In June, meanwhile, Lou Hrkman, the DOE’s deputy assistant secretary for the Clean Coal and Carbon Management office, said driving down costs for CCUS, is one of the DOE’s “highest priorities.” Today, it costs about $50 to capture a metric ton of CO2 from the flue gas of a typical coal-fired power plant. “This level of cost limits wide adoption of the technology without various support mechanisms,” Hrkman said. “Our goal is to reduce CO2 capture costs to $30/ton by 2030,” he said.

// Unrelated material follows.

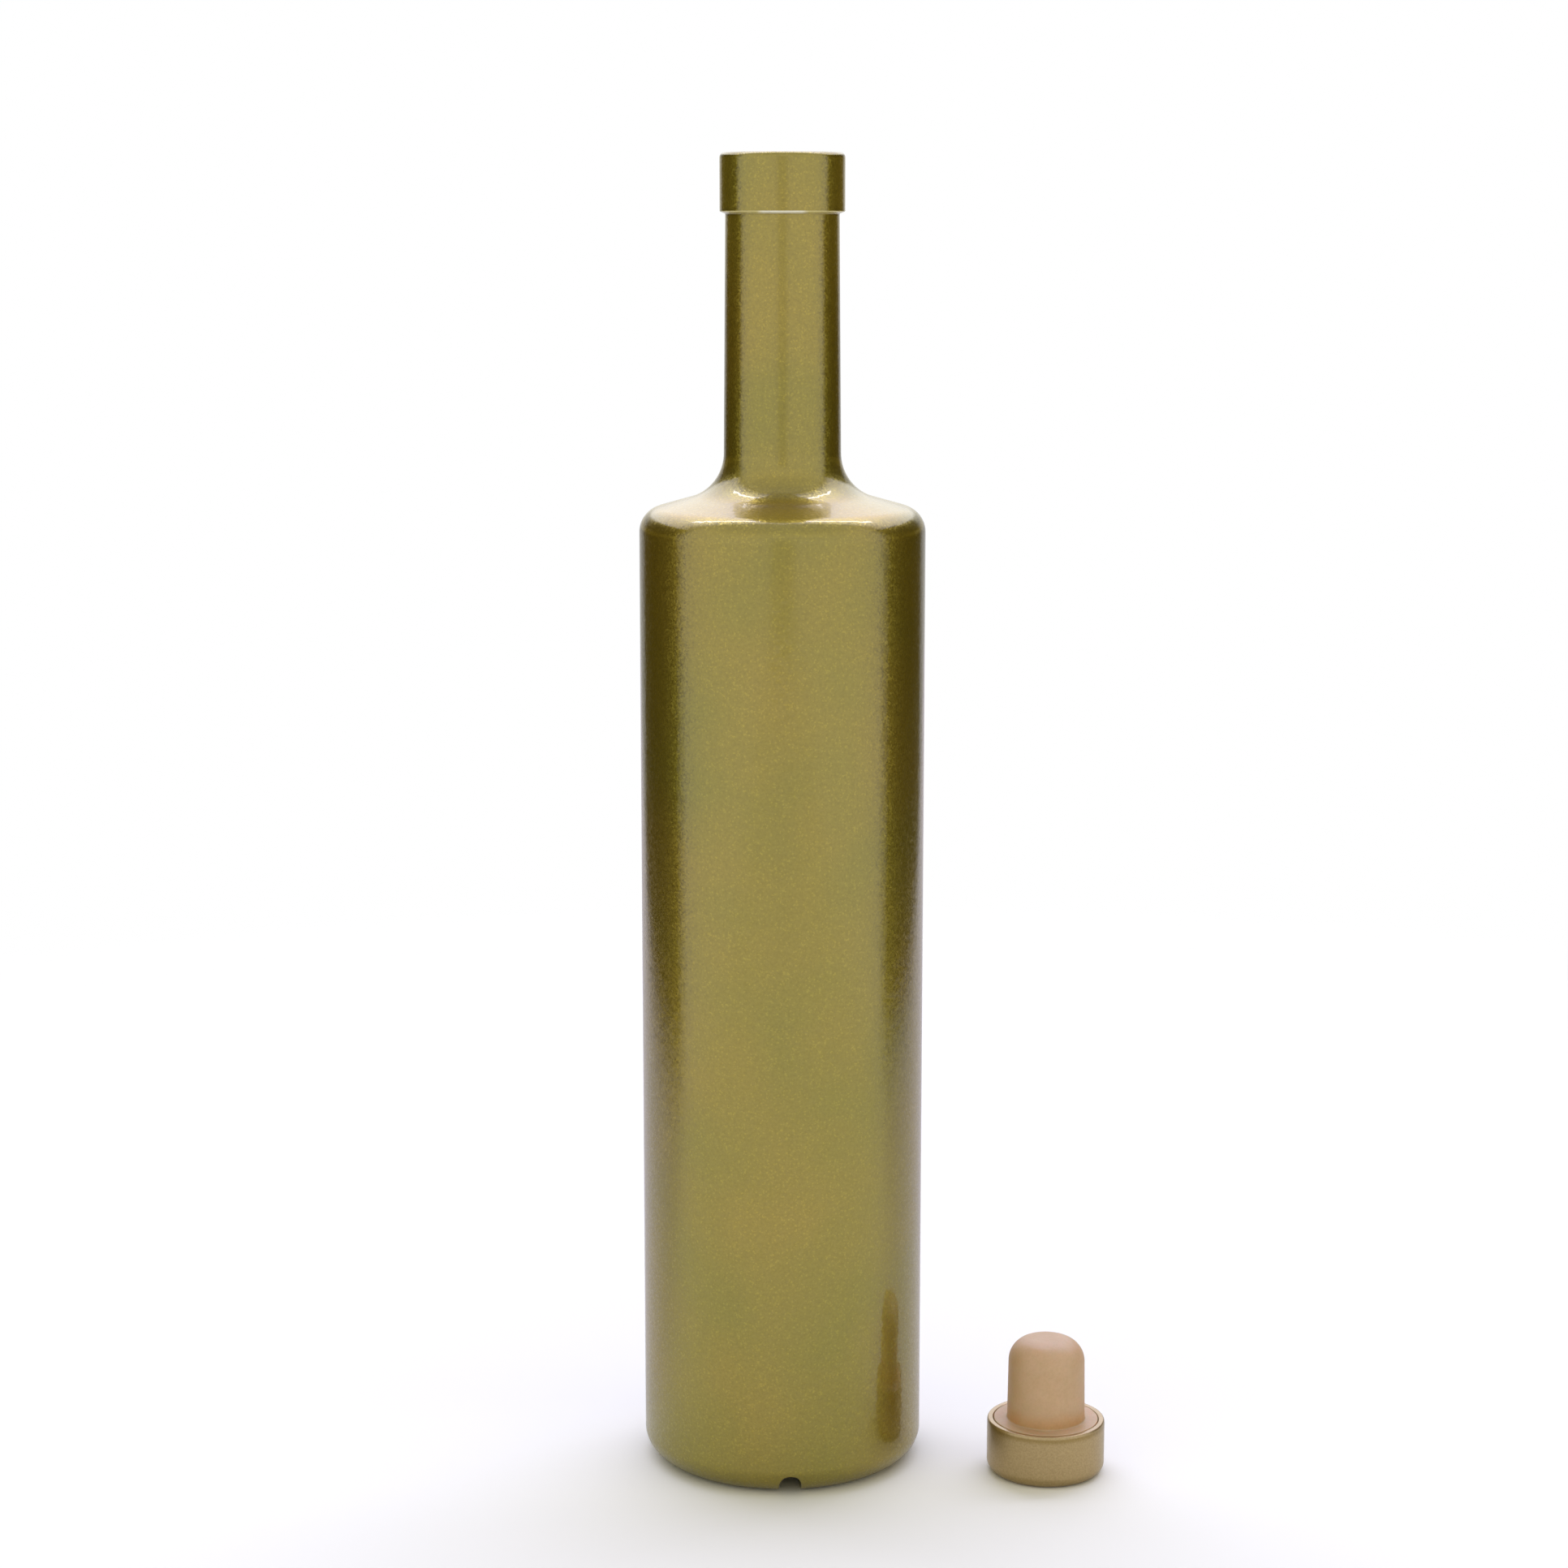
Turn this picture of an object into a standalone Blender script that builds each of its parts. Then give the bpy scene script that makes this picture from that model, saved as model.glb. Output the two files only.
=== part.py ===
"""Slim cylindrical spirits bottle in gold lacquered glass, with its bar-top stopper standing beside it.

Metres, +Z up. The origin is on the floor, at the middle of the footprint of bottle and stopper together.
The bottle is hollow and open. The stopper stands on its head, cork up, at the bottle's right-hand front.
"""

import math

import bmesh
import bpy
from mathutils import Matrix

MM = 0.001

# Bottle, outside
BOTTLE_HEIGHT = 331.3 * MM
BODY_RADIUS = 35.5 * MM
BODY_TOP = 238.8 * MM
HEEL_WIDTH = 8.0 * MM
HEEL_HEIGHT = 7.0 * MM
SHOULDER_RADIUS = 6.4 * MM
SHOULDER_SLOPE = math.radians(15.9)
SWEEP_RADIUS = 11.5 * MM
NECK_FOOT_RADIUS = 14.5 * MM
NECK_TOP_RADIUS = 14.0 * MM
MOUTH_RING_RADIUS = 15.35 * MM
MOUTH_RING_HEIGHT = 14.2 * MM
MOUTH_RING_TOP_EDGE = 1.05 * MM
MOUTH_RING_LOW_EDGE = 0.8 * MM
MOUTH_RING_FILLET = 0.5 * MM

# Bottle, inside and underneath
WALL = 4.3 * MM
BORE_RADIUS = 9.25 * MM
BORE_EDGE = 0.9 * MM
BORE_DEPTH = 26.0 * MM
BORE_FLARE = 34.0 * MM
INNER_FLOOR = 12.5 * MM
INNER_HEEL = 9.0 * MM
STANDING_RING_WIDTH = 2.4 * MM
PUNT_RISE = 5.0 * MM
PUNT_EDGE = 6.0 * MM
PUNT_CROWN = 0.6 * MM

# Arched notch through the standing ring, at the front
NOTCH_HALF_WIDTH = 2.8 * MM
NOTCH_HEIGHT = 5.4 * MM
NOTCH_INNER_SHARE = 0.72
NOTCH_LENGTH = 17.0 * MM
NOTCH_TURN = math.radians(3.4)

# Stopper
HEAD_RADIUS = 14.93 * MM
HEAD_HEIGHT = 13.9 * MM
HEAD_CROWN_EDGE = 2.9 * MM
HEAD_RIM_EDGE = 0.35 * MM
HEAD_WALL = 1.6 * MM
HEAD_CROWN_WALL = 2.2 * MM
CORK_TOP = 35.0 * MM
SHANK_FOOT_RADIUS = 9.87 * MM
SHANK_TIP_RADIUS = 9.66 * MM
SHANK_TIP_EDGE = 6.0 * MM
FLANGE_EDGE = 0.3 * MM
FIT_GAP = 0.3 * MM

# Layout: the stopper's axis, measured from the bottle's axis
STOPPER_RIGHT = 67.2 * MM
STOPPER_FORWARD = 15.2 * MM

FOOTPRINT_CENTRE = (STOPPER_RIGHT + HEAD_RADIUS - BODY_RADIUS) / 2
BOTTLE_PLACE = (-FOOTPRINT_CENTRE, 0.0, 0.0)
STOPPER_PLACE = (STOPPER_RIGHT - FOOTPRINT_CENTRE, -STOPPER_FORWARD, 0.0)

# Facets
BOTTLE_SIDES = 64
HEAD_SIDES = 48
CORK_SIDES = 40
NOTCH_SIDES = 24
MERGE_DISTANCE = 0.00001
SMOOTH_BELOW = math.radians(35)

LACQUER = {"name": "gold_lacquer", "colour": (0.33, 0.27, 0.075), "metallic": 0.85, "roughness": 0.3}
HEAD_GOLD = {"name": "head_gold", "colour": (0.38, 0.29, 0.14), "metallic": 0.8, "roughness": 0.35}
CORK = {"name": "cork_beige", "colour": (0.58, 0.36, 0.2), "metallic": 0.0, "roughness": 0.6}


def clear_scene():
    """Removes every object that is already in the scene."""
    for item in list(bpy.data.objects):
        bpy.data.objects.remove(item, do_unlink=True)


def new_collection(name):
    """A collection linked to the scene."""
    collection = bpy.data.collections.new(name)
    bpy.context.scene.collection.children.link(collection)
    return collection


def make_material(look):
    """A Principled material from a finish's colour, metallic and roughness values."""
    material = bpy.data.materials.new(look["name"])
    material.use_nodes = True
    shader = material.node_tree.nodes["Principled BSDF"]
    shader.inputs["Base Color"].default_value = (*look["colour"], 1.0)
    shader.inputs["Metallic"].default_value = look["metallic"]
    shader.inputs["Roughness"].default_value = look["roughness"]
    return material


def arc(centre, size, start, end, steps):
    """Points (r, z) along an elliptical arc about centre, from start to end in degrees, both ends included."""
    points = []
    for step in range(steps + 1):
        angle = math.radians(start + (end - start) * step / steps)
        points.append((centre[0] + size[0] * math.cos(angle), centre[1] + size[1] * math.sin(angle)))
    return points


def shoulder(body_radius, convex, neck_radius, concave, steps):
    """Points (r, z) down from the neck to the body: a concave sweep, a straight slope, a convex corner.

    The convex corner's centre is level with BODY_TOP, and both arcs meet the slope without a kink.
    Each arc has the given number of steps.
    """
    slope = SHOULDER_SLOPE
    corner_end_r = body_radius - convex + convex * math.sin(slope)
    corner_end_z = BODY_TOP + convex * math.cos(slope)
    sweep_end_r = neck_radius + concave - concave * math.sin(slope)
    sweep_end_z = corner_end_z + (corner_end_r - sweep_end_r) * math.tan(slope)
    sweep_centre = (neck_radius + concave, sweep_end_z + concave * math.cos(slope))
    tilt = 90 - math.degrees(slope)
    sweep = arc(sweep_centre, (concave, concave), 180, 180 + tilt, steps)
    corner = arc((body_radius - convex, BODY_TOP), (convex, convex), tilt, 0, steps)
    return sweep + corner


def bottle_inside():
    """Points (r, z) from the middle of the inner floor, up the wall and bore, to the lip."""
    body = BODY_RADIUS - WALL
    floor = [(0.0, INNER_FLOOR)]
    heel_centre = (body - INNER_HEEL, INNER_FLOOR + INNER_HEEL)
    heel = arc(heel_centre, (INNER_HEEL, INNER_HEEL), -90, 0, 4)
    neck_wall = NECK_FOOT_RADIUS - WALL
    inner_shoulder = shoulder(body, SHOULDER_RADIUS - WALL, neck_wall, SWEEP_RADIUS + WALL, 4)
    bore = [
        (neck_wall, BOTTLE_HEIGHT - BORE_DEPTH - BORE_FLARE),
        (BORE_RADIUS, BOTTLE_HEIGHT - BORE_DEPTH),
    ]
    lip_centre = (BORE_RADIUS + BORE_EDGE, BOTTLE_HEIGHT - BORE_EDGE)
    lip = arc(lip_centre, (BORE_EDGE, BORE_EDGE), 180, 90, 3)
    return floor + heel + inner_shoulder[::-1] + bore + lip


def bottle_outside():
    """Points (r, z) from the lip, down the mouth ring, neck, shoulder and body, to the heel."""
    ring_foot = BOTTLE_HEIGHT - MOUTH_RING_HEIGHT
    top_edge = MOUTH_RING_TOP_EDGE
    low_edge = MOUTH_RING_LOW_EDGE
    fillet = MOUTH_RING_FILLET
    ring_top = arc((MOUTH_RING_RADIUS - top_edge, BOTTLE_HEIGHT - top_edge), (top_edge, top_edge), 90, 0, 3)
    ring_low = arc((MOUTH_RING_RADIUS - low_edge, ring_foot + low_edge), (low_edge, low_edge), 0, -90, 3)
    neck_top = arc((NECK_TOP_RADIUS + fillet, ring_foot - fillet), (fillet, fillet), 90, 180, 2)
    outer_shoulder = shoulder(BODY_RADIUS, SHOULDER_RADIUS, NECK_FOOT_RADIUS, SWEEP_RADIUS, 7)
    heel = arc((BODY_RADIUS - HEEL_WIDTH, HEEL_HEIGHT), (HEEL_WIDTH, HEEL_HEIGHT), 0, -90, 6)
    return ring_top + ring_low + neck_top + outer_shoulder + heel


def bottle_underside():
    """Points (r, z) from the standing ring's inner edge, up into the punt, to its middle."""
    ring_inner = BODY_RADIUS - HEEL_WIDTH - STANDING_RING_WIDTH
    edge = arc((ring_inner - PUNT_EDGE, 0.0), (PUNT_EDGE, PUNT_RISE), 0, 90, 4)
    return edge + [(0.0, PUNT_RISE + PUNT_CROWN)]


def turn_profile(name, points, sides, material, collection):
    """A body of revolution: the (r, z) profile turned about the Z axis by a Screw modifier."""
    mesh = bpy.data.meshes.new(name)
    edges = [(index, index + 1) for index in range(len(points) - 1)]
    mesh.from_pydata([(r, 0.0, z) for r, z in points], edges, [])
    item = bpy.data.objects.new(name, mesh)
    collection.objects.link(item)
    screw = item.modifiers.new("turned", "SCREW")
    screw.axis = "Z"
    screw.angle = math.tau
    screw.steps = sides
    screw.render_steps = sides
    screw.use_merge_vertices = True
    screw.merge_threshold = MERGE_DISTANCE
    mesh.materials.append(material)
    return item


def apply_modifiers(item):
    """Puts the evaluated shape into the object's own mesh, then drops the modifiers."""
    graph = bpy.context.evaluated_depsgraph_get()
    shaped = bpy.data.meshes.new_from_object(item.evaluated_get(graph))
    old = item.data
    shaped.name = old.name
    item.modifiers.clear()
    item.data = shaped
    bpy.data.meshes.remove(old)


def shade_round(item):
    """Smooth shading that keeps the real edges crisp."""
    item.data.shade_smooth()
    item.data.set_sharp_from_angle(angle=SMOOTH_BELOW)


def make_notch_cutter(collection, place):
    """A horizontal tapered arch, widest at the heel, that points from the front towards the bottle's axis."""
    shape = bmesh.new()
    bmesh.ops.create_cone(
        shape,
        cap_ends=True,
        segments=NOTCH_SIDES,
        radius1=1.0,
        radius2=NOTCH_INNER_SHARE,
        depth=NOTCH_LENGTH,
    )
    bmesh.ops.scale(shape, vec=(NOTCH_HALF_WIDTH, NOTCH_HEIGHT, 1.0), verts=shape.verts)
    outer_end = BODY_RADIUS + FIT_GAP
    lay_down = Matrix.Rotation(math.radians(-90), 4, "X")
    reach_in = Matrix.Translation((0.0, NOTCH_LENGTH / 2 - outer_end, 0.0))
    turn = Matrix.Rotation(NOTCH_TURN, 4, "Z")
    bmesh.ops.transform(shape, matrix=turn @ reach_in @ lay_down, verts=shape.verts)
    mesh = bpy.data.meshes.new("notch_cutter")
    shape.to_mesh(mesh)
    shape.free()
    cutter = bpy.data.objects.new("notch_cutter", mesh)
    cutter.location = place
    cutter.hide_render = True
    cutter.display_type = "WIRE"
    collection.objects.link(cutter)
    return cutter


def make_bottle(parts, cutters):
    """The bottle: one hollow glass body, notched at the front of its standing ring."""
    profile = bottle_inside() + bottle_outside() + bottle_underside()
    bottle = turn_profile("bottle", profile, BOTTLE_SIDES, make_material(LACQUER), parts)
    bottle.location = BOTTLE_PLACE
    notch = bottle.modifiers.new("notch", "BOOLEAN")
    notch.operation = "DIFFERENCE"
    notch.solver = "EXACT"
    notch.object = make_notch_cutter(cutters, BOTTLE_PLACE)
    bpy.context.view_layer.update()
    apply_modifiers(bottle)
    shade_round(bottle)
    return bottle


def head_profile():
    """Points (r, z) of the stopper's cup: its recess floor, up the inner wall, over the rim, round the crown."""
    recess = HEAD_RADIUS - HEAD_WALL
    rim_inner = (recess, HEAD_HEIGHT)
    rim_centre = (HEAD_RADIUS - HEAD_RIM_EDGE, HEAD_HEIGHT - HEAD_RIM_EDGE)
    rim = arc(rim_centre, (HEAD_RIM_EDGE, HEAD_RIM_EDGE), 90, 0, 3)
    crown_centre = (HEAD_RADIUS - HEAD_CROWN_EDGE, HEAD_CROWN_EDGE)
    crown = arc(crown_centre, (HEAD_CROWN_EDGE, HEAD_CROWN_EDGE), 0, -90, 6)
    return [(0.0, HEAD_CROWN_WALL), (recess, HEAD_CROWN_WALL), rim_inner] + rim + crown + [(0.0, 0.0)]


def cork_profile():
    """Points (r, z) of the cork: its rounded tip, down the tapered shank, out over the flange, down into the cup."""
    tip_centre = (SHANK_TIP_RADIUS - SHANK_TIP_EDGE, CORK_TOP - SHANK_TIP_EDGE)
    tip = arc(tip_centre, (SHANK_TIP_EDGE, SHANK_TIP_EDGE), 90, 0, 7)
    shank_foot = (SHANK_FOOT_RADIUS, HEAD_HEIGHT)
    flange_radius = HEAD_RADIUS - HEAD_WALL - FIT_GAP
    flange_centre = (flange_radius - FLANGE_EDGE, HEAD_HEIGHT - FLANGE_EDGE)
    flange = arc(flange_centre, (FLANGE_EDGE, FLANGE_EDGE), 90, 0, 2)
    floor = HEAD_CROWN_WALL + FIT_GAP
    return [(0.0, CORK_TOP)] + tip + [shank_foot] + flange + [(flange_radius, floor), (0.0, floor)]


def make_stopper(parts):
    """The stopper, upside down: a lacquered cup, and the cork whose flange fills it."""
    stand = bpy.data.objects.new("stopper_place", None)
    stand.location = STOPPER_PLACE
    parts.objects.link(stand)
    head = turn_profile("stopper_head", head_profile(), HEAD_SIDES, make_material(HEAD_GOLD), parts)
    cork = turn_profile("stopper_cork", cork_profile(), CORK_SIDES, make_material(CORK), parts)
    for piece in (head, cork):
        piece.parent = stand
        apply_modifiers(piece)
        shade_round(piece)
    return head, cork


def main():
    clear_scene()
    parts = new_collection("corked_glass_bottle")
    cutters = new_collection("cutters")
    make_bottle(parts, cutters)
    make_stopper(parts)


main()
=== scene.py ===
import math

import bpy
import numpy as np
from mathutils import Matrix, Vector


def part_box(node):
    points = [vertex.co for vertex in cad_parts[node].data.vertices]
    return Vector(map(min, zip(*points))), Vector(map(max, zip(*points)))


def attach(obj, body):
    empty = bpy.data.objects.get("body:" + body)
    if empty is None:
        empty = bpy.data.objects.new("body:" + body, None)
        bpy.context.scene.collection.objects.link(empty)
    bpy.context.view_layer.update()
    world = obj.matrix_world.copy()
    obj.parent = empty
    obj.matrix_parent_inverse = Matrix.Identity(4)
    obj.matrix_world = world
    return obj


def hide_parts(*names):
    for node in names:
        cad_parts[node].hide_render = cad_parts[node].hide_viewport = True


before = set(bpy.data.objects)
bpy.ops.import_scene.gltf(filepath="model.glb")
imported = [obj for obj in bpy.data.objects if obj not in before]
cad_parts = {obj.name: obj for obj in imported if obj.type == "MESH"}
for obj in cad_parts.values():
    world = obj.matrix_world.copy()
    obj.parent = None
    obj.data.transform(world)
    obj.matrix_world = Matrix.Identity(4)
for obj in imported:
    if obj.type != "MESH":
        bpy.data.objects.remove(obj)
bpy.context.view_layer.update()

MM = 0.001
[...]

New carbon capture initiatives appear to have bipartisan support in Congress, too. On July 2, four House Democrats and a Republican re-introduced the Fossil Energy Research & Development Act, a bill that will boost funding for carbon capture research and development and direct new research efforts within the federal government aimed at improving CO2 storage and use, and developing new CO2 utilization technologies. The bill echoes the EFFECT Act introduced in the Senate in April by Senators Joe Manchin (D-W.Va), Lisa Murkowski (R-Alaska), Shelley Moore Capito (R-W.Va), Kevin Cramer (R-N.D.) and Steve Daines (R-Mont.).

According to the Carbon Capture Coalition, the legislative measures are key elements of the Policy Blueprint that the coalition released in May 2019. The roadmap outlines a suite of policy priorities that, if adopted, would dramatically expand and improve carbon capture technologies and significantly boost bipartisan efforts to reduce emissions, create jobs, and build the American economy.

“Clarifying federal policy to expand support for federal investment in research and development is vital to the continued growth of carbon capture technologies in the marketplace. Federal leadership from the Department of Energy, as required by this legislation, will help drive down the cost of carbon capture technologies and improve their efficacy,” Carbon Capture Coalition co-director Brad Crabtree said in a statement emailed to POWER on Tuesday.